|FERNANDEZ-BACA, CRISTINA - US Department Of State|
Submitted to: Food and Drug Administration (FDA) Science Forum
Publication Type: Abstract Only
Publication Acceptance Date: 8/31/2021
Publication Date: 8/31/2021
Citation: Barnaby, J.Y., Fernandez-Baca, C.P., McClung, A.M. 2021. Genetic variation in methane emissions in rice alters seasonal profiles of methanogenic microbial communities in anaerobic soils. Food and Drug Administration (FDA) Science Forum. https://jam-2021.virtualpostersession.org/
Technical Abstract: Rice paddies are one of the major global agricultural sources of anthropogenic methane emissions.

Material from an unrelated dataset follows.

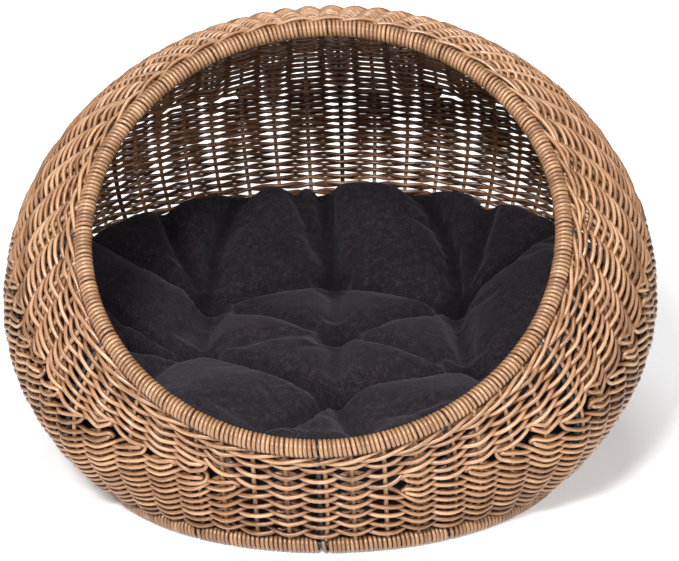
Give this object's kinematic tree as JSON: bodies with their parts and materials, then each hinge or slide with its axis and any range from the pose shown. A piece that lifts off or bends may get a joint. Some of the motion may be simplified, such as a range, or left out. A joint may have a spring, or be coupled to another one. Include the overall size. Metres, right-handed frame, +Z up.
{
  "type": "wicker pet bed basket",
  "caption": "Low ball-shaped wicker pet bed with a large oval mouth leaning back over the front, a coil-wrapped rim and foot ring, and a loose tufted cushion.",
  "frame": {"origin": "on the floor plane, under the middle of the outline's width and depth", "axes": "+Z up, the mouth faces -Y, +X is to the right of a person looking into the mouth"},
  "size_m": [0.5134, 0.4954, 0.3455],
  "materials": {
    "steel": "dark painted round bar",
    "rattan_stake": "honey rattan, satin",
    "rattan_wall": "honey rattan, paired rows",
    "rattan_wrap": "honey rattan, close coil",
    "fleece": "charcoal plush fleece"
  },
  "bodies": {
    "basket": {"base_ring": "steel", "opening_ring": "steel", "rib_01": "steel", "rib_02": "steel", "rib_03": "steel", "rib_04": "steel", "rib_05": "steel", "rib_06": "steel", "rib_07": "steel", "rib_08": "steel", "rib_09": "steel", "rib_10": "steel", "rib_11": "steel", "rib_12": "steel", "stake_01": "rattan_stake", "stake_02": "rattan_stake", "stake_03": "rattan_stake", "stake_04": "rattan_stake", "stake_05": "rattan_stake", "stake_06": "rattan_stake", "stake_07": "rattan_stake", "stake_08": "rattan_stake", "stake_09": "rattan_stake", "stake_10": "rattan_stake", "stake_11": "rattan_stake", "stake_12": "rattan_stake", "stake_13": "rattan_stake", "stake_14": "rattan_stake", "stake_15": "rattan_stake", "stake_16": "rattan_stake", "stake_17": "rattan_stake", "stake_18": "rattan_stake", "stake_19": "rattan_stake", "stake_20": "rattan_stake", "stake_21": "rattan_stake", "stake_22": "rattan_stake", "stake_23": "rattan_stake", "stake_24": "rattan_stake", "stake_25": "rattan_stake", "stake_26": "rattan_stake", "stake_27": "rattan_stake", "stake_28": "rattan_stake", "stake_29": "rattan_stake", "stake_30": "rattan_stake", "stake_31": "rattan_stake", "stake_32": "rattan_stake", "stake_33": "rattan_stake", "stake_34": "rattan_stake", "stake_35": "rattan_stake", "stake_36": "rattan_stake", "woven_shell": "rattan_wall", "rim_wrap": "rattan_wrap", "base_wrap": "rattan_wrap", "floor_bar_1": "steel", "floor_bar_2": "steel", "floor_bar_3": "steel", "floor_bar_4": "steel", "woven_floor": "rattan_wall"},
    "cushion": {"cushion": "fleece"}
  },
  "joints": [
    {"name": "cushion_lift", "type": "slide", "parent": "basket", "child": "cushion", "axis": [0, 0, 1], "range_m": [0, 0.03]}
  ]
}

The warm, water-logged soil found in rice paddies is an ideal condition for methanogenesis. The methanogens in the soil utilize organic matter from rice root exudates and fertilizers in the soil to produce methane. Methane emissions from rice paddies can be mitigated through reduced irrigation practices, but this can increase nitrous oxide emissions, another important greenhouse gas, and decrease grain yield. Key to meeting these challenges is to breed low methane emitting rice cultivars. However, evaluating genetic variation in methane emissions is challenging as measuring gas flux is time-consuming and labor intensive. Rice genetics and the plant-associated soil microbiome are huge untapped resources for addressing this problem. Our research has shown that low and high methane emitting genotypes had contrasting seasonal profiles of two microbial groups which contribute to the biogeochemical methane cycle in soil. Methanogens, methane-producing bacteria, were low at the early developmental stage, and gradually increased in abundance for the rest of growing season in the low CH4 emitters while they stayed highly abundant throughout the whole growing season in the high CH4 emitters. In contrast, methanotrophs, methane-oxidizing bacteria, were high at the early stage, then gradually decreased in abundance over the growing season in the low CH4 emitters while they remained low for the whole season in the high CH4 emitters. Our research demonstrated that the profile of particular methanogens and methanotrophs identified in this study varies corresponding to the amounts of methane flux driven by rice cultivars. Our results hold promise to use the soil microbial profile as a potential phenotyping tool to select for rice breeding lines having low methane emissions.